I’m working the next 2 nights.
It’s nice to have a break sometimes, to get away from the drama that is the ICU. The last shift I worked my patient started crashing. They had been “fine” most of the night and then they weren’t “fine”. I almost lost them.
It’s amazing sometimes how quickly things can change. How swift things can go from okay to bad to worse. When things go worse it usually takes days to recover and that waiting time is difficult, almost unbearable for families because there’s no guarantee that it will go from worse to better.
I had a friend with me that day. A friend that is about to enter her senior year in high school. She flew in from Nashville, TN to spend some time with me. I invited her to spend a weekend learning about the hospital, the ICU, critical care, nursing duties, my responsibilities, and to essentially let her shadow my life.
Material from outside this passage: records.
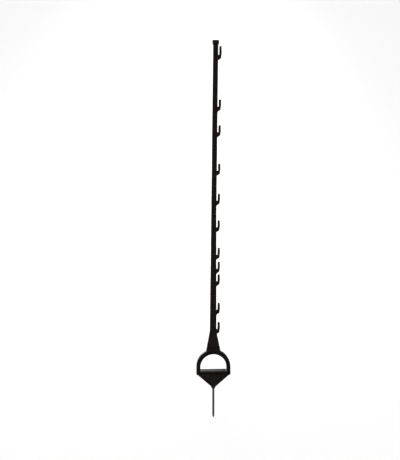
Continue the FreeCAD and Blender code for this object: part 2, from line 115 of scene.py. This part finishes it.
def moulded_polypropylene(look):
    """Black polypropylene, injection moulded: near black, satin from the eroded grain of the tool."""
    material, tree, output = new_material("moulded_black_polypropylene")

    # Cloudy patches, 14 mm wide and drawn out along the flow, are a shade lighter than the rest.
    flow = add_node(
        tree, "ShaderNodeTexNoise", {"Vector": stretched(tree, 14, 14, 60), "Scale": 1.0, "Detail": 3.0}
    )
    cloudy = add_node(
        tree, "ShaderNodeMapRange", {"Value": flow.outputs["Fac"], "From Min": 0.35, "From Max": 0.75}
    )
    body = add_node(
        tree,
        "ShaderNodeMix",
        {
            MIX_FACTOR: cloudy.outputs["Result"],
            MIX_FIRST: linear(look.plastic),
            MIX_SECOND: linear(look.plastic_bloom),
        },
        data_type="RGBA",
    )

    # Handling leaves fine pale rubs that run mostly up and down.
    rubs = add_node(
        tree, "ShaderNodeTexNoise", {"Vector": stretched(tree, 2.2, 2.2, 38), "Scale": 1.0, "Detail": 5.0}
    )
    rubbed = add_node(
        tree,
        "ShaderNodeMapRange",
        {"Value": rubs.outputs["Fac"], "From Min": 0.64, "From Max": 0.78, "To Max": 0.35},
    )
    colour = add_node(
        tree,
        "ShaderNodeMix",
        {
            MIX_FACTOR: rubbed.outputs["Result"],
            MIX_FIRST: body.outputs[MIXED],
            MIX_SECOND: linear(look.plastic_rub),
        },
        data_type="RGBA",
    )

    # The tool's grain is about 0.3 mm. It is drawn 1 mm wide, because finer grain doesn't show.
    grain = add_node(
        tree, "ShaderNodeTexNoise", {"Vector": stretched(tree, 1.0, 1.0, 1.0), "Scale": 1.0, "Detail": 2.0}
    )
    rough = add_node(
        tree,
        "ShaderNodeMapRange",
        {
            "Value": grain.outputs["Fac"],
            "From Min": 0.3,
            "From Max": 0.7,
            "To Min": look.plastic_roughness - 0.05,
            "To Max": look.plastic_roughness + 0.07,
        },
    )

    # Walls shrink unevenly as they cool, which leaves shallow sinks some 2 cm across.
    sinks = add_node(
        tree, "ShaderNodeTexNoise", {"Vector": stretched(tree, 18, 18, 26), "Scale": 1.0, "Detail": 1.0}
    )
    low = add_node(
        tree, "ShaderNodeBump", {"Height": sinks.outputs["Fac"], "Strength": 0.25, "Distance": 0.5 * MM}
    )
    fine = add_node(
        tree,
        "ShaderNodeBump",
        {
            "Height": grain.outputs["Fac"],
            "Strength": 0.2,
            "Distance": 0.06 * MM,
            "Normal": low.outputs["Normal"],
        },
    )
    shader = add_node(
        tree,
        "ShaderNodeBsdfPrincipled",
        {
            "Base Color": colour.outputs[MIXED],
            "Roughness": rough.outputs["Result"],
            "IOR": 1.49,
            "Specular IOR Level": look.plastic_gloss,
            "Normal": fine.outputs["Normal"],
        },
    )
    tree.links.new(shader.outputs["BSDF"], output.inputs["Surface"])
    return material


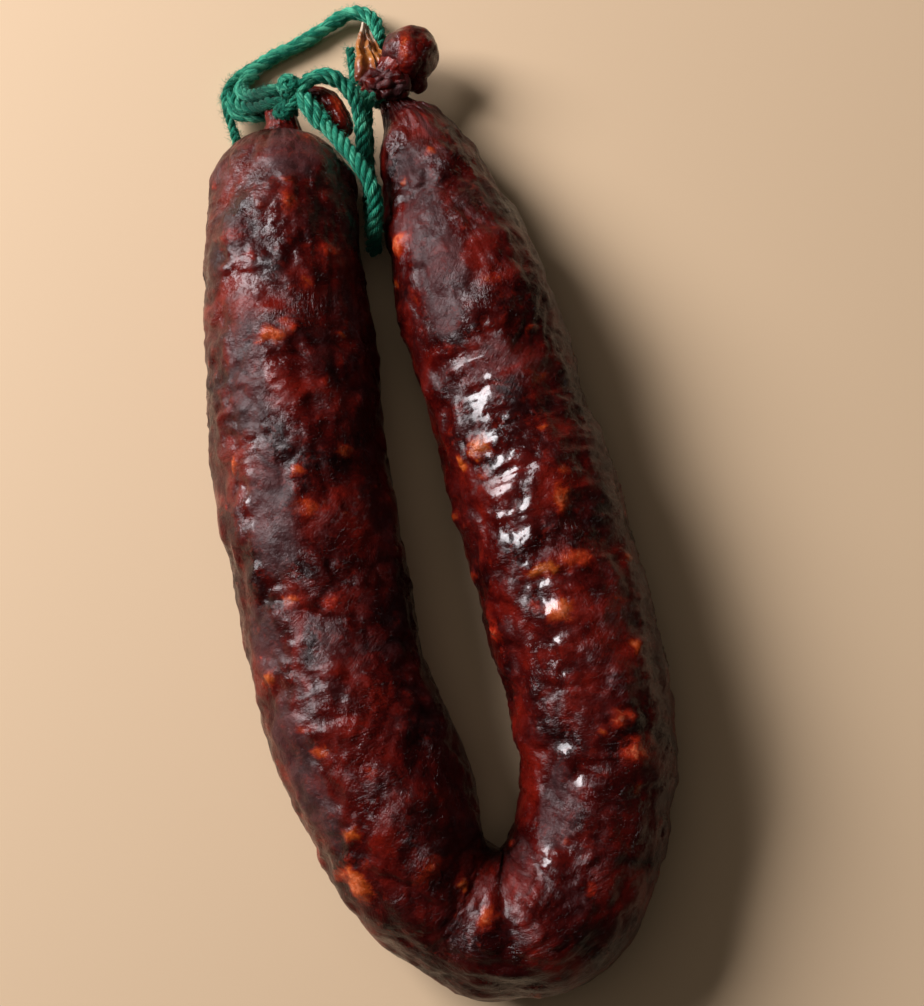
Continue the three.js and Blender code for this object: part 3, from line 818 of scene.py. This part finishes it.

She watched when the patient started crashing, when we intubated, placed the central line, the arterial line, and simply worked as a team to emergently save the patient. I’ve seen this situation numerous times; it’s what I do. She had never seen that situation before.
I don’t have her eyes. I don’t know exactly what she saw and how that situation impacted her. But I believe that event had the potential to be a life altering moment in her life. It had the potential to shape her view of health care, critical care, team work, and emergent situations.
I’ve been off for 9 days.
I’m working the next 2 nights. Hopefully, with different eyes.